▶ **Instructions for the task**
Exact reproduction is required for all entries.

+++

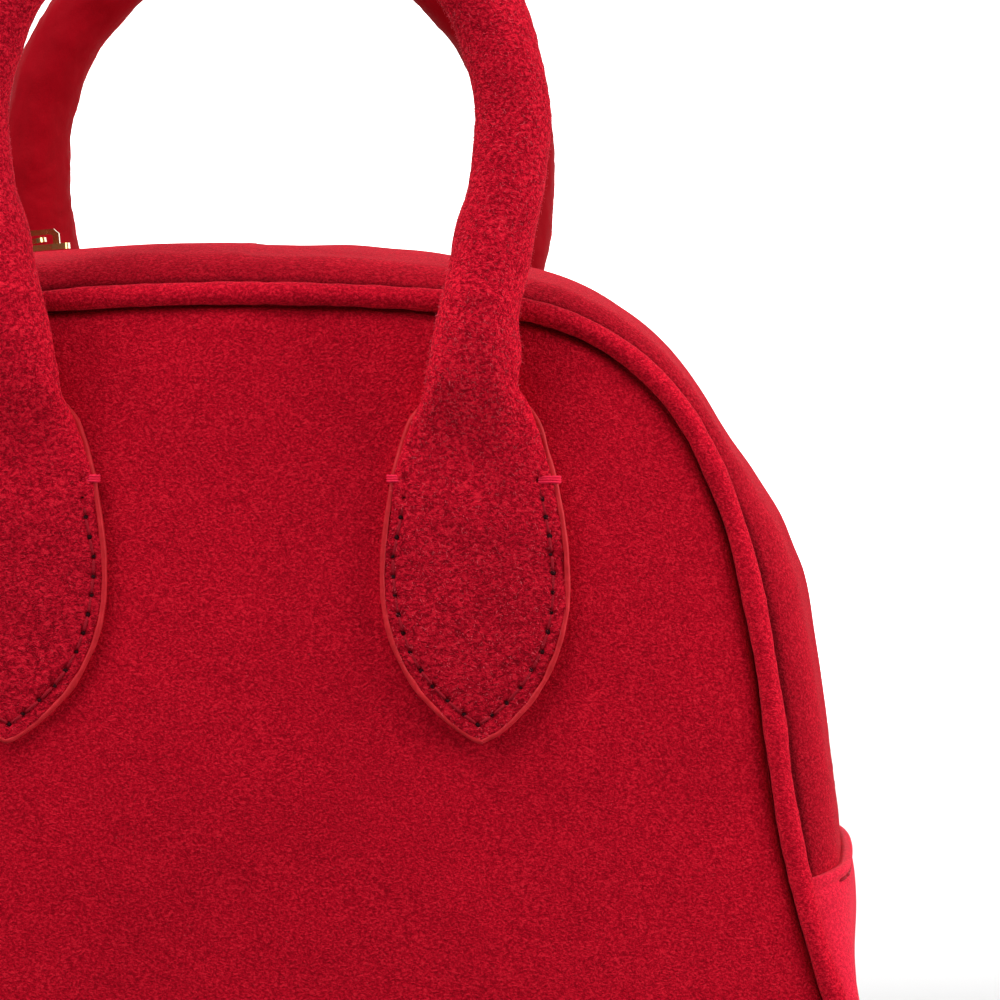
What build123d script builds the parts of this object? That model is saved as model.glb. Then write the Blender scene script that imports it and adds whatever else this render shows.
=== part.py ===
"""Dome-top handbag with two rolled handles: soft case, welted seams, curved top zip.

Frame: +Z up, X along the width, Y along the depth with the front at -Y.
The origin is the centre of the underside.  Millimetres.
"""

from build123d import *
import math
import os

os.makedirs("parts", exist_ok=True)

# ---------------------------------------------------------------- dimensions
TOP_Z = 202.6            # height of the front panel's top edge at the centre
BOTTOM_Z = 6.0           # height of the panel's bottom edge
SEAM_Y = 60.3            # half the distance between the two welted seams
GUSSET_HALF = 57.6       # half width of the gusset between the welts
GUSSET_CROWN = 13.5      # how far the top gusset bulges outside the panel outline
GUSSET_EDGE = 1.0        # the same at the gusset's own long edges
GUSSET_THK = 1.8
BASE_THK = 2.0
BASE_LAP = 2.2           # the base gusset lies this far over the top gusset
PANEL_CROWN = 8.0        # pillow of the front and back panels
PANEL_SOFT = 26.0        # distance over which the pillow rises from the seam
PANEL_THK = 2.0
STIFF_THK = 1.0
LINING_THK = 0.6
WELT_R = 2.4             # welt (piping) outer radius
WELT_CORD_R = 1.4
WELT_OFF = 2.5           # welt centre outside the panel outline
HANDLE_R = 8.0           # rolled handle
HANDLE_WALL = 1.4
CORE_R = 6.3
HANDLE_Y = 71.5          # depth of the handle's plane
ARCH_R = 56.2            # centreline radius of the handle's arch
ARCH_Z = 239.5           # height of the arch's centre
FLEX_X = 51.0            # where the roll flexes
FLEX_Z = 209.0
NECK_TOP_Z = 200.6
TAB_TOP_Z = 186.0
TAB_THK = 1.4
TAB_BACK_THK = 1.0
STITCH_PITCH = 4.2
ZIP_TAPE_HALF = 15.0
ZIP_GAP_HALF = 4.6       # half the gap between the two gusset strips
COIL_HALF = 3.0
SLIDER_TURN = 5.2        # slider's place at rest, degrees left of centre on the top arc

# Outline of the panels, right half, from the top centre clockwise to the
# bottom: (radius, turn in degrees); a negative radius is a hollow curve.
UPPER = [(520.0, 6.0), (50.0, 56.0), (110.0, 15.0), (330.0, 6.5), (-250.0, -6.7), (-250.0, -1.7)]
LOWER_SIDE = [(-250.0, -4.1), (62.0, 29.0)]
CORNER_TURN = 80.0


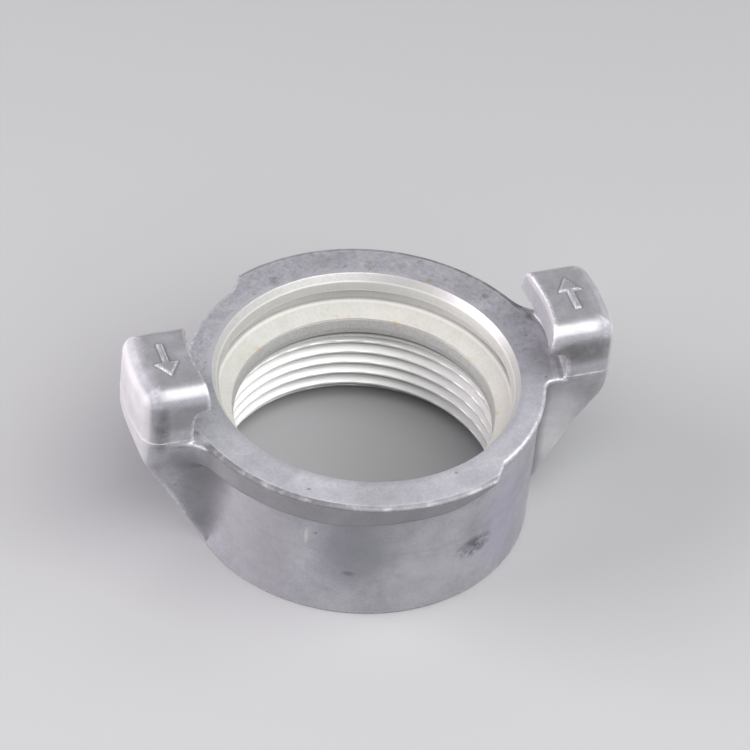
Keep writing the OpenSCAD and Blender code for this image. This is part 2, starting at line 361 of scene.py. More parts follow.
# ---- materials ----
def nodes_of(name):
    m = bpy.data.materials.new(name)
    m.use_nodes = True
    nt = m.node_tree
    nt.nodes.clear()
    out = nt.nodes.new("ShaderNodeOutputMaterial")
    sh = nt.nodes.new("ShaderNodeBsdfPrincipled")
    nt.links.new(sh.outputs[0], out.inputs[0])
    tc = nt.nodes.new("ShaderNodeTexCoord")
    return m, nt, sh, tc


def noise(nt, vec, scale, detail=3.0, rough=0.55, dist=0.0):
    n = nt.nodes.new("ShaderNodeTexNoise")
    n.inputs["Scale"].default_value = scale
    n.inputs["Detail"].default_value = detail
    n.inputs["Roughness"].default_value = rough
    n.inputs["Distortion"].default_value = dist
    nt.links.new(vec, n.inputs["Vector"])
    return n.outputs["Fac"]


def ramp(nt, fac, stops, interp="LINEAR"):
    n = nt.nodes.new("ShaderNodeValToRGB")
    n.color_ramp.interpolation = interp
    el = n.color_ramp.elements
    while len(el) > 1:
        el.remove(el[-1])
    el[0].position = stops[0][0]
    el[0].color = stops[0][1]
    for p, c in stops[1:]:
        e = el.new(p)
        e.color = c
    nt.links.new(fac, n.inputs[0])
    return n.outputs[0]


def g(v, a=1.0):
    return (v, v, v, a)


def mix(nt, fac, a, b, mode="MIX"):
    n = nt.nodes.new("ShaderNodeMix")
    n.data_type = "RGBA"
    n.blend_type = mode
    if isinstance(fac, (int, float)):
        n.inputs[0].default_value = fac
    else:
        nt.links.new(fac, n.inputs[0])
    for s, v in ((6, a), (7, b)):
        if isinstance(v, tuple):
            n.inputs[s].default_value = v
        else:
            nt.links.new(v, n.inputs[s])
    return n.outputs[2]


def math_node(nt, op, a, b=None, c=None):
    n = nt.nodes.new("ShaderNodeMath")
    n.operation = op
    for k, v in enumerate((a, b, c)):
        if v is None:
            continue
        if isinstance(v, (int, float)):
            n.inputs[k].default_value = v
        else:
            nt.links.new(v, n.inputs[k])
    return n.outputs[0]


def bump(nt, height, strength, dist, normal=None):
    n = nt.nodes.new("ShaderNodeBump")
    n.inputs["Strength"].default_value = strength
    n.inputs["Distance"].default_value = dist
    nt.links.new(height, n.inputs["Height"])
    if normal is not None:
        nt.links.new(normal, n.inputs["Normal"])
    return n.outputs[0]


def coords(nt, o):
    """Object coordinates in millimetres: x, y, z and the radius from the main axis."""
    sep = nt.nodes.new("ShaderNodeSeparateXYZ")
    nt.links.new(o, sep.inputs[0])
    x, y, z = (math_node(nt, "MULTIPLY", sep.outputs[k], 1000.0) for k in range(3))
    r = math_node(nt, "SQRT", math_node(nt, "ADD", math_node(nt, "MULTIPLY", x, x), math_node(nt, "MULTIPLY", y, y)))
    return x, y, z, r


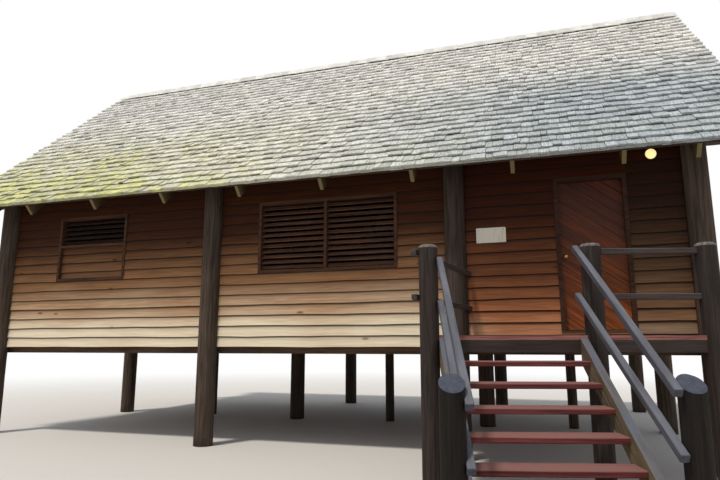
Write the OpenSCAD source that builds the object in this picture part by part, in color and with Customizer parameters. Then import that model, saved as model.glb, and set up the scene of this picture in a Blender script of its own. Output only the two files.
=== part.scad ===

+++

▶ **Written solution**
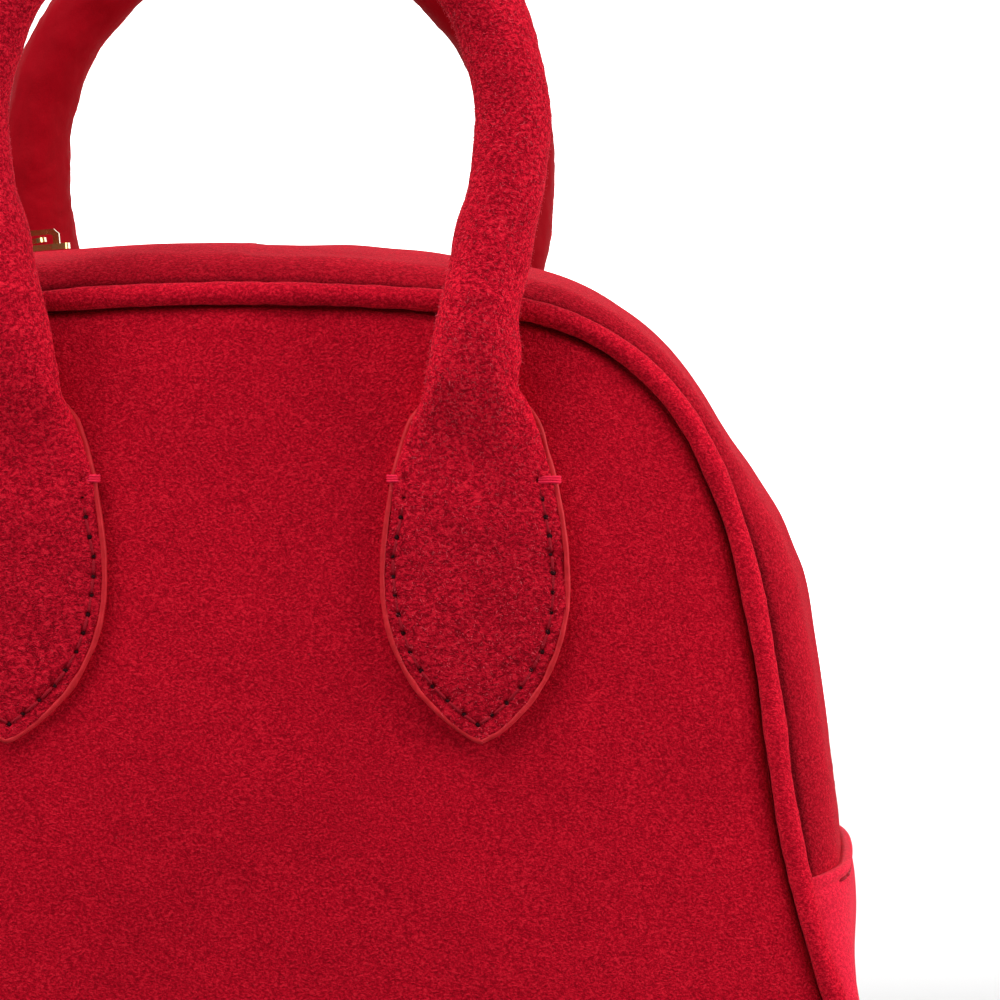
What build123d script builds the parts of this object? That model is saved as model.glb. Then write the Blender scene script that imports it and adds whatever else this render shows.
=== part.py ===
"""Dome-top handbag with two rolled handles: soft case, welted seams, curved top zip.

Frame: +Z up, X along the width, Y along the depth with the front at -Y.
The origin is the centre of the underside.  Millimetres.
"""

from build123d import *
import math
import os

os.makedirs("parts", exist_ok=True)

# ---------------------------------------------------------------- dimensions
TOP_Z = 202.6            # height of the front panel's top edge at the centre
BOTTOM_Z = 6.0           # height of the panel's bottom edge
SEAM_Y = 60.3            # half the distance between the two welted seams
GUSSET_HALF = 57.6       # half width of the gusset between the welts
GUSSET_CROWN = 13.5      # how far the top gusset bulges outside the panel outline
GUSSET_EDGE = 1.0        # the same at the gusset's own long edges
GUSSET_THK = 1.8
BASE_THK = 2.0
BASE_LAP = 2.2           # the base gusset lies this far over the top gusset
PANEL_CROWN = 8.0        # pillow of the front and back panels
PANEL_SOFT = 26.0        # distance over which the pillow rises from the seam
PANEL_THK = 2.0
STIFF_THK = 1.0
LINING_THK = 0.6
WELT_R = 2.4             # welt (piping) outer radius
WELT_CORD_R = 1.4
WELT_OFF = 2.5           # welt centre outside the panel outline
HANDLE_R = 8.0           # rolled handle
HANDLE_WALL = 1.4
CORE_R = 6.3
HANDLE_Y = 71.5          # depth of the handle's plane
ARCH_R = 56.2            # centreline radius of the handle's arch
ARCH_Z = 239.5           # height of the arch's centre
FLEX_X = 51.0            # where the roll flexes
FLEX_Z = 209.0
NECK_TOP_Z = 200.6
TAB_TOP_Z = 186.0
TAB_THK = 1.4
TAB_BACK_THK = 1.0
STITCH_PITCH = 4.2
ZIP_TAPE_HALF = 15.0
ZIP_GAP_HALF = 4.6       # half the gap between the two gusset strips
COIL_HALF = 3.0
SLIDER_TURN = 5.2        # slider's place at rest, degrees left of centre on the top arc

# Outline of the panels, right half, from the top centre clockwise to the
# bottom: (radius, turn in degrees); a negative radius is a hollow curve.
UPPER = [(520.0, 6.0), (50.0, 56.0), (110.0, 15.0), (330.0, 6.5), (-250.0, -6.7), (-250.0, -1.7)]
LOWER_SIDE = [(-250.0, -4.1), (62.0, 29.0)]
CORNER_TURN = 80.0


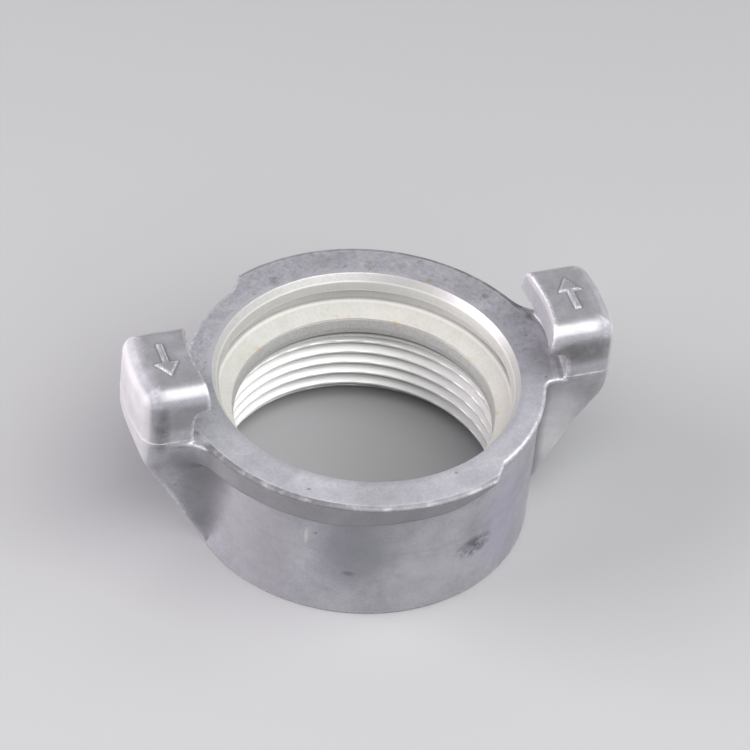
Keep writing the OpenSCAD and Blender code for this image. This is part 2, starting at line 361 of scene.py. More parts follow.
# ---- materials ----
def nodes_of(name):
    m = bpy.data.materials.new(name)
    m.use_nodes = True
    nt = m.node_tree
    nt.nodes.clear()
    out = nt.nodes.new("ShaderNodeOutputMaterial")
    sh = nt.nodes.new("ShaderNodeBsdfPrincipled")
    nt.links.new(sh.outputs[0], out.inputs[0])
    tc = nt.nodes.new("ShaderNodeTexCoord")
    return m, nt, sh, tc


def noise(nt, vec, scale, detail=3.0, rough=0.55, dist=0.0):
    n = nt.nodes.new("ShaderNodeTexNoise")
    n.inputs["Scale"].default_value = scale
    n.inputs["Detail"].default_value = detail
    n.inputs["Roughness"].default_value = rough
    n.inputs["Distortion"].default_value = dist
    nt.links.new(vec, n.inputs["Vector"])
    return n.outputs["Fac"]


def ramp(nt, fac, stops, interp="LINEAR"):
    n = nt.nodes.new("ShaderNodeValToRGB")
    n.color_ramp.interpolation = interp
    el = n.color_ramp.elements
    while len(el) > 1:
        el.remove(el[-1])
    el[0].position = stops[0][0]
    el[0].color = stops[0][1]
    for p, c in stops[1:]:
        e = el.new(p)
        e.color = c
    nt.links.new(fac, n.inputs[0])
    return n.outputs[0]


def g(v, a=1.0):
    return (v, v, v, a)


def mix(nt, fac, a, b, mode="MIX"):
    n = nt.nodes.new("ShaderNodeMix")
    n.data_type = "RGBA"
    n.blend_type = mode
    if isinstance(fac, (int, float)):
        n.inputs[0].default_value = fac
    else:
        nt.links.new(fac, n.inputs[0])
    for s, v in ((6, a), (7, b)):
        if isinstance(v, tuple):
            n.inputs[s].default_value = v
        else:
            nt.links.new(v, n.inputs[s])
    return n.outputs[2]


def math_node(nt, op, a, b=None, c=None):
    n = nt.nodes.new("ShaderNodeMath")
    n.operation = op
    for k, v in enumerate((a, b, c)):
        if v is None:
            continue
        if isinstance(v, (int, float)):
            n.inputs[k].default_value = v
        else:
            nt.links.new(v, n.inputs[k])
    return n.outputs[0]


def bump(nt, height, strength, dist, normal=None):
    n = nt.nodes.new("ShaderNodeBump")
    n.inputs["Strength"].default_value = strength
    n.inputs["Distance"].default_value = dist
    nt.links.new(height, n.inputs["Height"])
    if normal is not None:
        nt.links.new(normal, n.inputs["Normal"])
    return n.outputs[0]


def coords(nt, o):
    """Object coordinates in millimetres: x, y, z and the radius from the main axis."""
    sep = nt.nodes.new("ShaderNodeSeparateXYZ")
    nt.links.new(o, sep.inputs[0])
    x, y, z = (math_node(nt, "MULTIPLY", sep.outputs[k], 1000.0) for k in range(3))
    r = math_node(nt, "SQRT", math_node(nt, "ADD", math_node(nt, "MULTIPLY", x, x), math_node(nt, "MULTIPLY", y, y)))
    return x, y, z, r


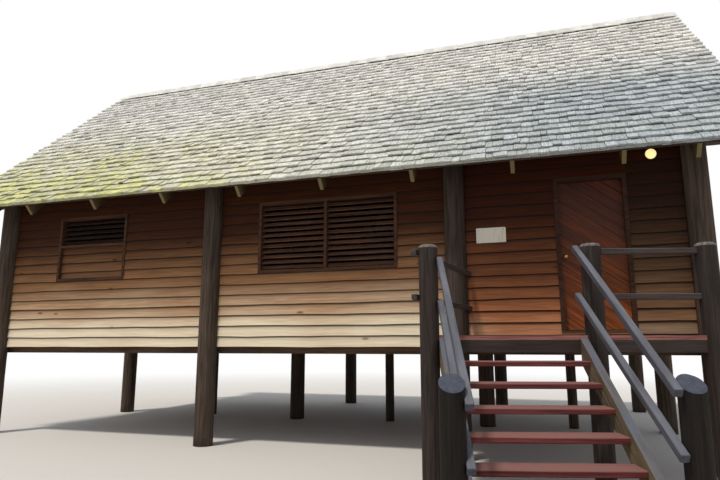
Write the OpenSCAD source that builds the object in this picture part by part, in color and with Customizer parameters. Then import that model, saved as model.glb, and set up the scene of this picture in a Blender script of its own. Output only the two files.
=== part.scad ===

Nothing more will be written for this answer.